** BEGIN Records for this exercise **

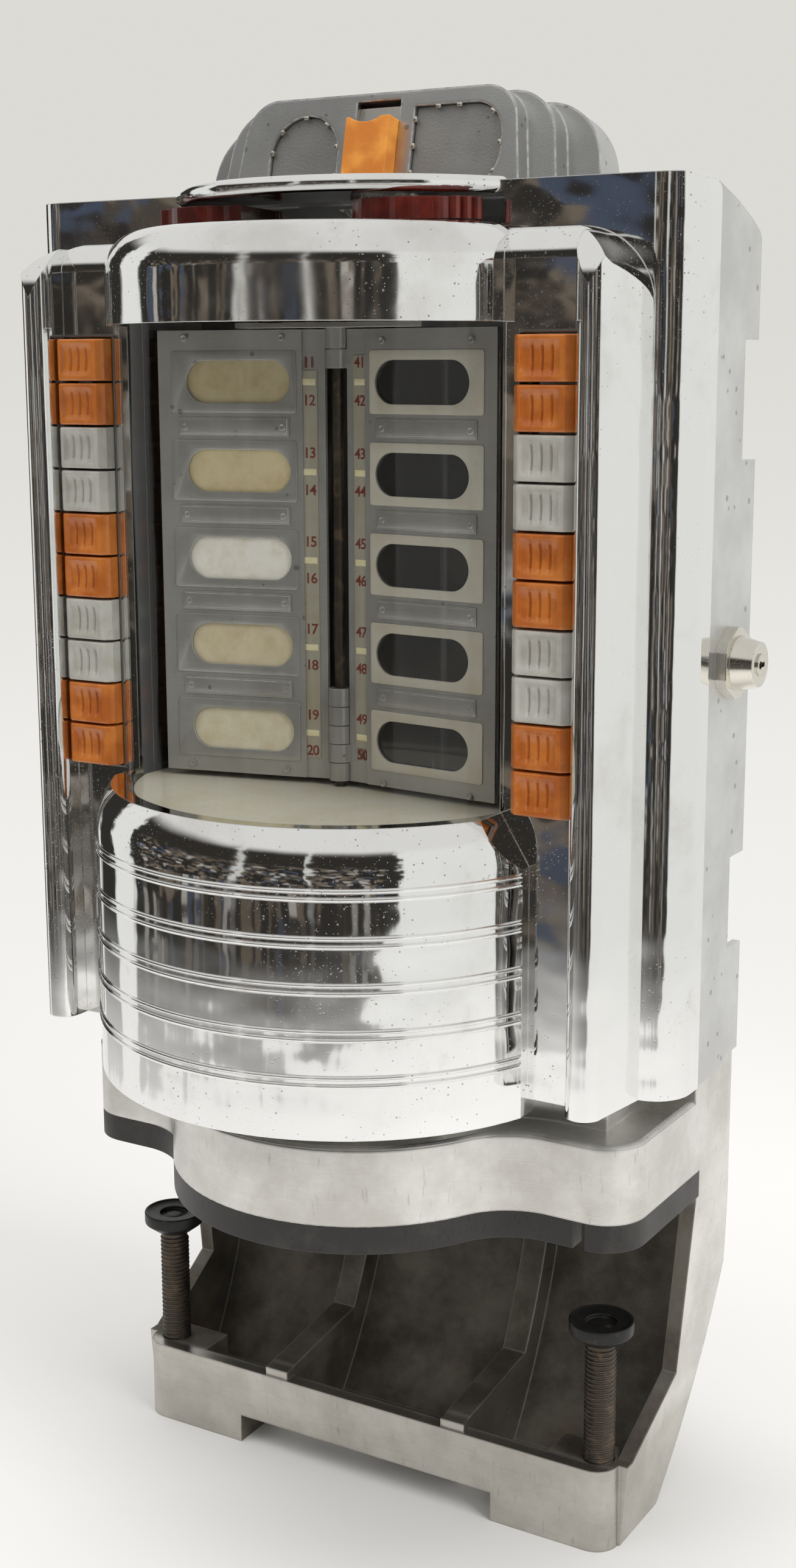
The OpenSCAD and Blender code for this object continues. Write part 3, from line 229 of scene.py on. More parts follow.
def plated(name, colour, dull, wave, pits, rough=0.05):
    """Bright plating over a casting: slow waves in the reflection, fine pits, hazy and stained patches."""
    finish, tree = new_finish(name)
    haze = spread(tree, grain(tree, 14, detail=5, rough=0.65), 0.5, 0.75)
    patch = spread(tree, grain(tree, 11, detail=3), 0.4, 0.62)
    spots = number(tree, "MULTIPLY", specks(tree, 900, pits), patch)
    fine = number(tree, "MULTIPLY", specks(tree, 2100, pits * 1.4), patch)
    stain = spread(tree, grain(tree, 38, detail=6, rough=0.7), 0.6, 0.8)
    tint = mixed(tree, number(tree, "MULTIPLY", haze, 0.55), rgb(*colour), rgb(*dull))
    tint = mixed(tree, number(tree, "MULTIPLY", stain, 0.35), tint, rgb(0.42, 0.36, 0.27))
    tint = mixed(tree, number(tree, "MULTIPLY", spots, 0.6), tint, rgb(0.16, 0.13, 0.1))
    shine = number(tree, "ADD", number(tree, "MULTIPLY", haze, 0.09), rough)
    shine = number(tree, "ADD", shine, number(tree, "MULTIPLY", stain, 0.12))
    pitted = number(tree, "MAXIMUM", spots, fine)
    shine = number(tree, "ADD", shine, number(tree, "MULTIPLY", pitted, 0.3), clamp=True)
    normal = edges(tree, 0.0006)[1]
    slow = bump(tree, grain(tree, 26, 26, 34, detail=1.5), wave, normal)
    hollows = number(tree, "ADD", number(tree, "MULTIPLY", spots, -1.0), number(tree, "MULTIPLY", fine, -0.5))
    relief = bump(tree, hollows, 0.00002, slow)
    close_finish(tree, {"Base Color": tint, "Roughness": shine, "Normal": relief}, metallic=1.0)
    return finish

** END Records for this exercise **
** BEGIN Records for this exercise **

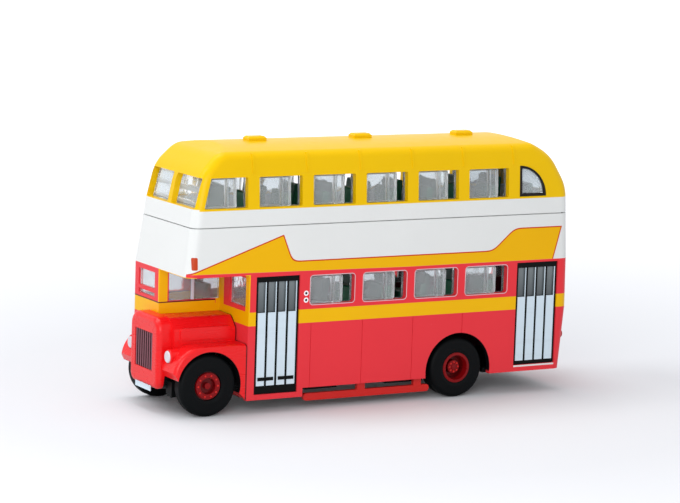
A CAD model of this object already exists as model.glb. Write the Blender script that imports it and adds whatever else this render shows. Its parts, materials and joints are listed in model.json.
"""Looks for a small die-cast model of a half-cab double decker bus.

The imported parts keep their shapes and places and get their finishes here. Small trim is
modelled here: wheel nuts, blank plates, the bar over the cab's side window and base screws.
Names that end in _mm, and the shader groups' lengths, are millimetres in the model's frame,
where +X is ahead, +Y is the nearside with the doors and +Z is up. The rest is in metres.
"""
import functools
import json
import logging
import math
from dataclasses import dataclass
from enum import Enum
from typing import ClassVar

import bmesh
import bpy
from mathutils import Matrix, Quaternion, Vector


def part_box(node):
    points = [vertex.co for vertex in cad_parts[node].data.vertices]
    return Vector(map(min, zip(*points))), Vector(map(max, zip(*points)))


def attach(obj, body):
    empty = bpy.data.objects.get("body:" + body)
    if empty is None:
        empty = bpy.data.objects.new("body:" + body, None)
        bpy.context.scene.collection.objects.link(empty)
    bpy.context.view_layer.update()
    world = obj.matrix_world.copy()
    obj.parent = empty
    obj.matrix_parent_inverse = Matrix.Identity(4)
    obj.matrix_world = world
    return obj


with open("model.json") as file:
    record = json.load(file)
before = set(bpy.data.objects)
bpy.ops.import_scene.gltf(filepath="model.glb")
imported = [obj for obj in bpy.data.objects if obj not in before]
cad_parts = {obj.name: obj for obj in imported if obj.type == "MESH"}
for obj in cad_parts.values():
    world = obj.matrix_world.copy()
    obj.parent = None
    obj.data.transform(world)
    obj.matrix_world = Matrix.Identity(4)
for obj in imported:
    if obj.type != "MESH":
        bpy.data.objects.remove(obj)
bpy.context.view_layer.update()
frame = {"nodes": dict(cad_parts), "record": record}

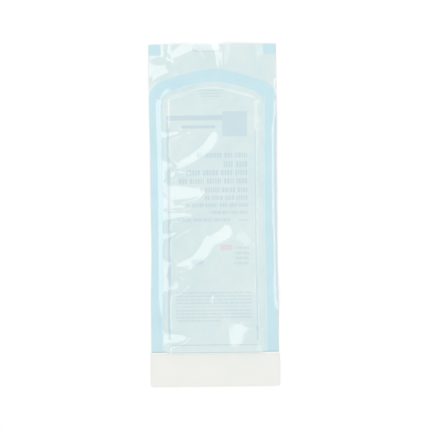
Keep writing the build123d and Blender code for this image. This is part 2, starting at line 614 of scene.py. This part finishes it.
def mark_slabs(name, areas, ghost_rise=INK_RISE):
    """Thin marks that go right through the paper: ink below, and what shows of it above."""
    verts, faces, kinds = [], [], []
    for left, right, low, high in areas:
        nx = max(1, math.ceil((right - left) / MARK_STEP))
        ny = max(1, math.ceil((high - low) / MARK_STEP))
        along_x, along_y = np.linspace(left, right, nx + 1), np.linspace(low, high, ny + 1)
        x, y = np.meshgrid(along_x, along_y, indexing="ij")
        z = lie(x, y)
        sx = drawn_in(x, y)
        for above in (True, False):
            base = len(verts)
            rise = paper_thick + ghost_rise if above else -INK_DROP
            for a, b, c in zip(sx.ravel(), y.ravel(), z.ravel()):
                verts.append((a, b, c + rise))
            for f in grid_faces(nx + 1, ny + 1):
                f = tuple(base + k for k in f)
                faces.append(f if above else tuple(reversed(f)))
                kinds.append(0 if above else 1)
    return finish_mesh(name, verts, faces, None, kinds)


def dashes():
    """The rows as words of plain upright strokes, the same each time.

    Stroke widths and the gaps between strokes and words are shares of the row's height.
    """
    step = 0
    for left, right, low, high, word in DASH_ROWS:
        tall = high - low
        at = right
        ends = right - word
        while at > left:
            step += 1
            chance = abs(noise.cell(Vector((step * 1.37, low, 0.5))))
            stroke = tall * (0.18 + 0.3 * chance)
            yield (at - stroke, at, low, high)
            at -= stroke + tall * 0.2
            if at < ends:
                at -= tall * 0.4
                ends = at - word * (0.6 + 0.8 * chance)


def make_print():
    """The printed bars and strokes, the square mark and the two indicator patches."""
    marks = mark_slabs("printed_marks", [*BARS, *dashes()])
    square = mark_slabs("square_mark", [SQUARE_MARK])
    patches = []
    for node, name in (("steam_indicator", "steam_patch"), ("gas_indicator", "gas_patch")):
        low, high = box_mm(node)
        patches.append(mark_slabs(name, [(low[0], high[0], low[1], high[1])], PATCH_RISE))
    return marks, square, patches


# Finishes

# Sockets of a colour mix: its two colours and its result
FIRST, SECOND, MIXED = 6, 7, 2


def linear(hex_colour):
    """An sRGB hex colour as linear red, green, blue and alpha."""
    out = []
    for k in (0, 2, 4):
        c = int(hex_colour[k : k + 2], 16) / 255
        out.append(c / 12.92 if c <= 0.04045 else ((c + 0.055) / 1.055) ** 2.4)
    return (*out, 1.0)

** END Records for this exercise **
** BEGIN Records for this exercise **

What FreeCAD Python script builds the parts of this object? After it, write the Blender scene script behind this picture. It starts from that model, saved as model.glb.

** END Records for this exercise **

(Objective) Your task is to repeat exactly the lines from the one that contains "obj.matrix_world = Matrix.Identity(4)" through the one that contains "same each time.", with both end lines included.

(Answer to this problem)
    obj.matrix_world = Matrix.Identity(4)
for obj in imported:
    if obj.type != "MESH":
        bpy.data.objects.remove(obj)
bpy.context.view_layer.update()
frame = {"nodes": dict(cad_parts), "record": record}

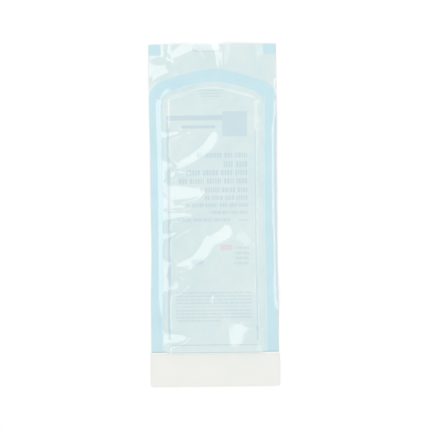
Keep writing the build123d and Blender code for this image. This is part 2, starting at line 614 of scene.py. This part finishes it.
def mark_slabs(name, areas, ghost_rise=INK_RISE):
    """Thin marks that go right through the paper: ink below, and what shows of it above."""
    verts, faces, kinds = [], [], []
    for left, right, low, high in areas:
        nx = max(1, math.ceil((right - left) / MARK_STEP))
        ny = max(1, math.ceil((high - low) / MARK_STEP))
        along_x, along_y = np.linspace(left, right, nx + 1), np.linspace(low, high, ny + 1)
        x, y = np.meshgrid(along_x, along_y, indexing="ij")
        z = lie(x, y)
        sx = drawn_in(x, y)
        for above in (True, False):
            base = len(verts)
            rise = paper_thick + ghost_rise if above else -INK_DROP
            for a, b, c in zip(sx.ravel(), y.ravel(), z.ravel()):
                verts.append((a, b, c + rise))
            for f in grid_faces(nx + 1, ny + 1):
                f = tuple(base + k for k in f)
                faces.append(f if above else tuple(reversed(f)))
                kinds.append(0 if above else 1)
    return finish_mesh(name, verts, faces, None, kinds)


def dashes():
    """The rows as words of plain upright strokes, the same each time.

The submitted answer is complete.